Needless to say, that’s an absurd assumption. To cite just one real-world example, we can see how Obama’s stimulus scheme was simply an opportunity for politicians and interest groups to do what they like doing regardless of the economy’s performance, which is to have fun with other people’s money. Think scams like Solyndra, but expanded to almost all parts of the federal budget.

This sober-minded assessment of how government really works is sometimes categorized as being part of “public choice economics.”

Here’s what I wrote about this theory earlier this year, as part of a column explaining why politicians will keep spending even if they know it will lead to disaster.

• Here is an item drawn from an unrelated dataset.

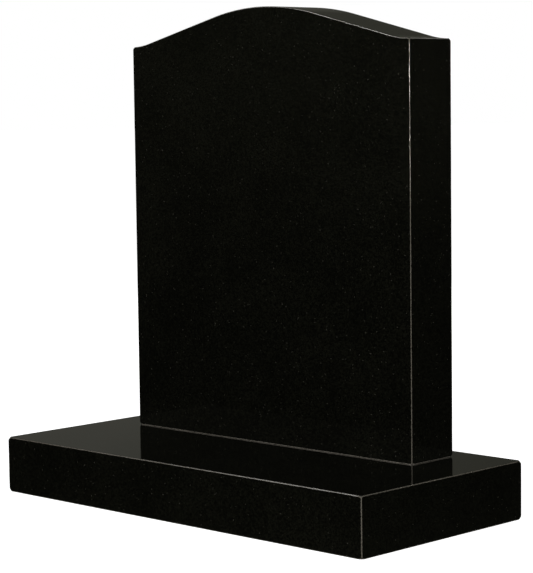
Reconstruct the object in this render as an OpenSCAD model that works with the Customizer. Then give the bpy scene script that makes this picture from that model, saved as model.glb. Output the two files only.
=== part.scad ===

…there’s an entire school of thought in economics, known as “public choice,” which is based on making real-world assumptions about the self-interested behavior of politicians and interest groups. …In other words, both voters and politicians can have an incentive for ever-larger government, even if the end result is Greek-style fiscal chaos because taxes and spending reach ruinous levels. I call this “Goldfish Government” because some think that a goldfish lacks the ability to control its appetite and therefore will eat itself to death when presented with unlimited food. …America’s Founding Fathers had the right solution. They set up a democratic form of government, but they strictly limited the powers of the central government. This system worked remarkably well for a long period, but then the Supreme Court decided that the enumerated powers listed in the Constitution were just a suggestion.

One of the key insights of public choice theory is that we often get excessive government because the people getting handouts from any particular program have a very strong incentive to lobby for those goodies while the average taxpayer often does not have the time, knowledge, energy, or incentive to to either learn what’s happening or to figure out how best to fight against the various counterproductive redistribution programs.

Here’s a video from Learn Liberty that explains how “concentrated benefits” and “dispersed costs” produce bad outcomes (and if you have any doubts that this is true, just think about the Export-Import Bank or farm subsidies).

By the way, I hope everyone noticed, in the hypothetical law that was discussed, that half the money collected from taxpayers would be burned.

This is an under-appreciated reason why redistribution is so damaging. I’ve tried to make this point by talking about how federal spending involves taxing people around the nation, carrying the money in a leaky bucket to Washington, pouring some of it down a toilet, and then carrying it in a leaky bucket back to interest groups in various parts of the nation.

Building on these concepts, Professor Ben Powell uses the example of farm subsidies to explain how we get bad policy (think ethanol).

Kudos to Ben (who also narrated a great video on “sweatshops”). I particularly like his explanation of how interest groups recycle money back to politicians.

Indeed, it’s no exaggeration to say that the federal government is a racket that lines the pockets of insiders at the expense of taxpayers.

Last but not least, here’s Professor Mark Pennington from the University of London discussing public choice, market failure, and government failure.

If you’re interested, I recommend that you also watch Part II, Part III, and Part IV of Mark’s presentation.

At this stage, you may be thinking that fixing the mess in Washington is hopeless. After all, if it’s in the self interest of politicians to expand the burden of government to buy votes and win their next elections, then aren’t we doomed to have “goldfish government”?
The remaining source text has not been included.